Apeacement doesn't work with these people, the only thing that does work is violent action.
But then the NYT has never understood that.
7.13.2005 2:44am
Frank (mail) (www):
Well, given Robert Frank's very insightful work on positional goods, I think it's likely that what people at your income level consider de rigeur spending might strike those much poorer as flaunting. Or, worse, might become an aspirational goal that is unsustainable both individually and collectively.

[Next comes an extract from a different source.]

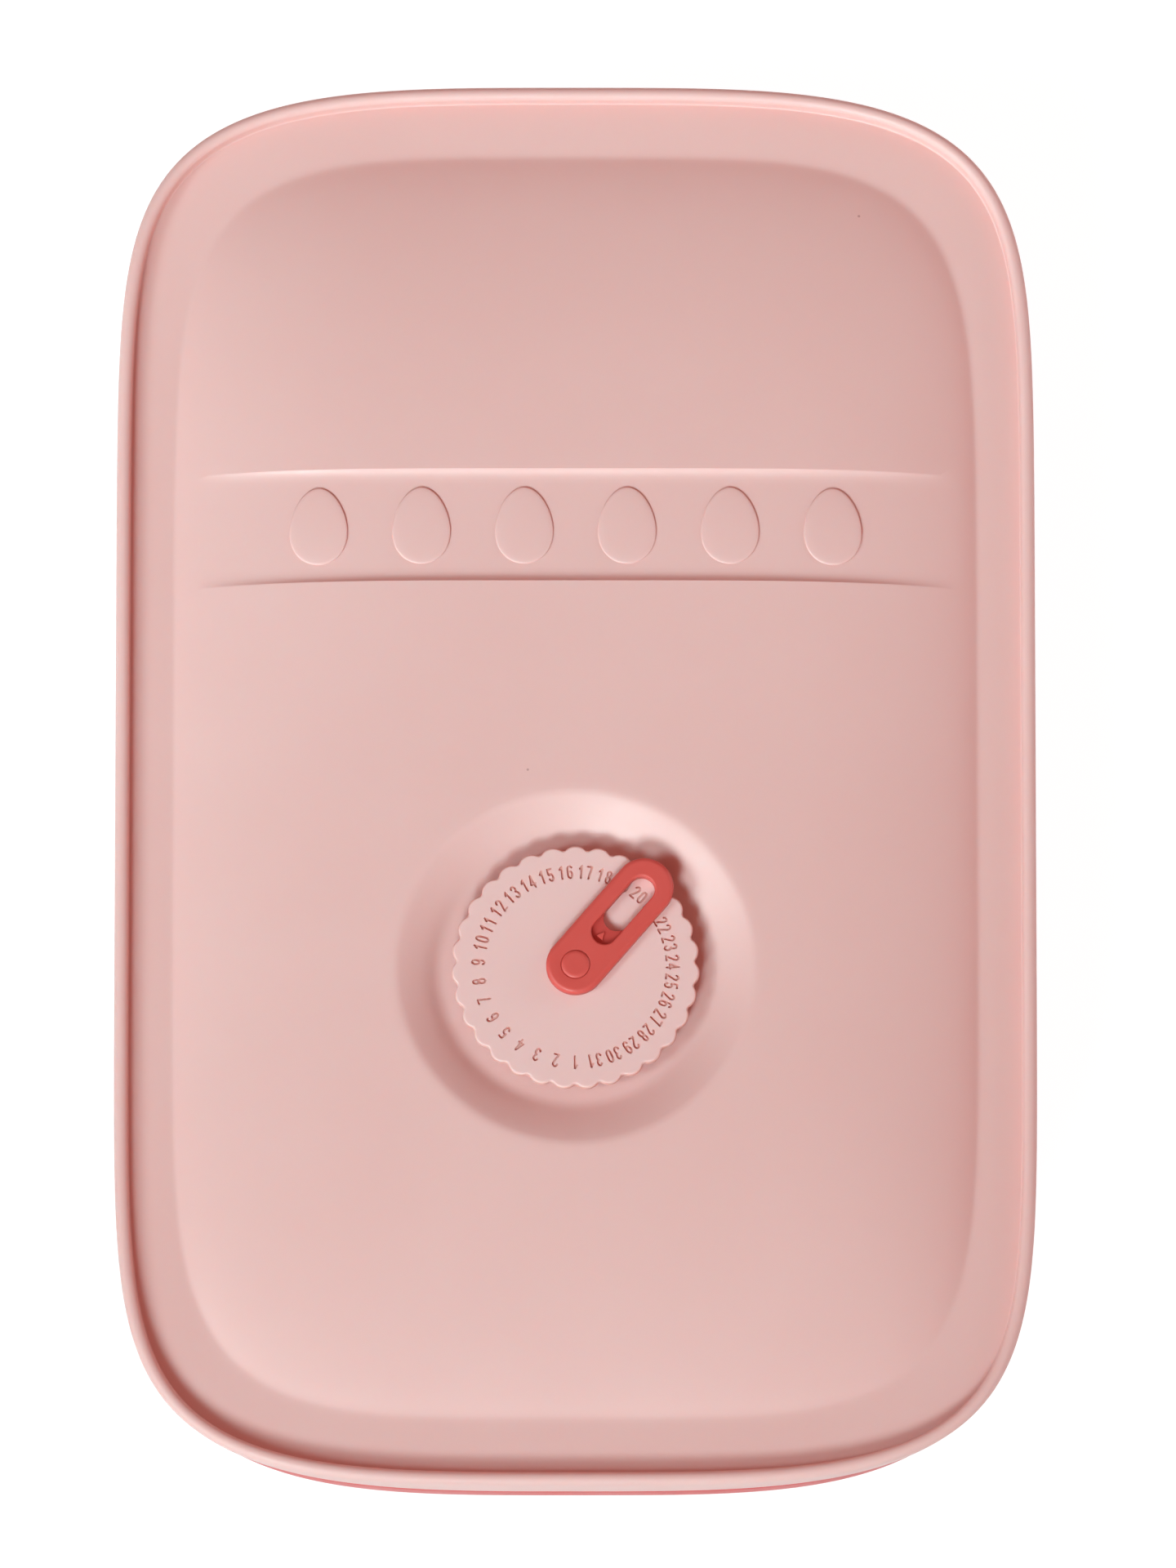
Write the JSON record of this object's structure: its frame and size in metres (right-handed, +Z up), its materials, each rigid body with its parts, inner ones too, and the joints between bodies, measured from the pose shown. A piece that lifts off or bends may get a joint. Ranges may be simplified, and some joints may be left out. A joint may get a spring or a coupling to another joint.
{
  "type": "lidded rolling egg box with date dial",
  "caption": "Rounded kitchen egg box: deep tub, lift-out tray with sloped lanes that eggs roll down, and a domed lift-off lid with a turning date dial and a window pointer.",
  "frame": {"origin": "on the table, under the middle of the box's bounding box", "axes": "+Z up, +Y along the length from the low front end of the lanes to the back, +X across the width to the right"},
  "size_m": [0.2146, 0.334, 0.0765],
  "materials": {
    "pink_plastic": "satin moulded plastic, pale pink",
    "coral_plastic": "satin moulded plastic, coral red"
  },
  "bodies": {
    "box": {"base": "coral_plastic", "roll_tray": "pink_plastic"},
    "cover": {"lid": "pink_plastic", "pivot_pin": "coral_plastic"},
    "dial": {"date_dial": "pink_plastic"},
    "pointer": {"pointer": "coral_plastic"}
  },
  "joints": [
    {"name": "lift_off", "type": "slide", "parent": "box", "child": "cover", "axis": [0, 0, 1], "range_m": [0, 0.12]},
    {"name": "dial_turn", "type": "hinge", "parent": "cover", "child": "dial", "pos_m": [0, -0.046, 0.072], "axis": [0, 0, 1], "continuous": true},
    {"name": "pointer_turn", "type": "hinge", "parent": "cover", "child": "pointer", "pos_m": [0, -0.046, 0.0745], "axis": [0, 0, 1], "continuous": true}
  ]
}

Admittedly, Boxer's angler here is pretty strained. But she does help us understand how personal choices are political ones as well. I can more easily drive to work than take the train, but I do the latter in part because every extra car creates extra political pressure to build highways, increase greenhouse gases, etc. Putting up images of the good life that include fancy cars, fashionable clothing, beach vacations, etc. only increases societal pressure to consider these things as necessities instead of as the luxuries that they are.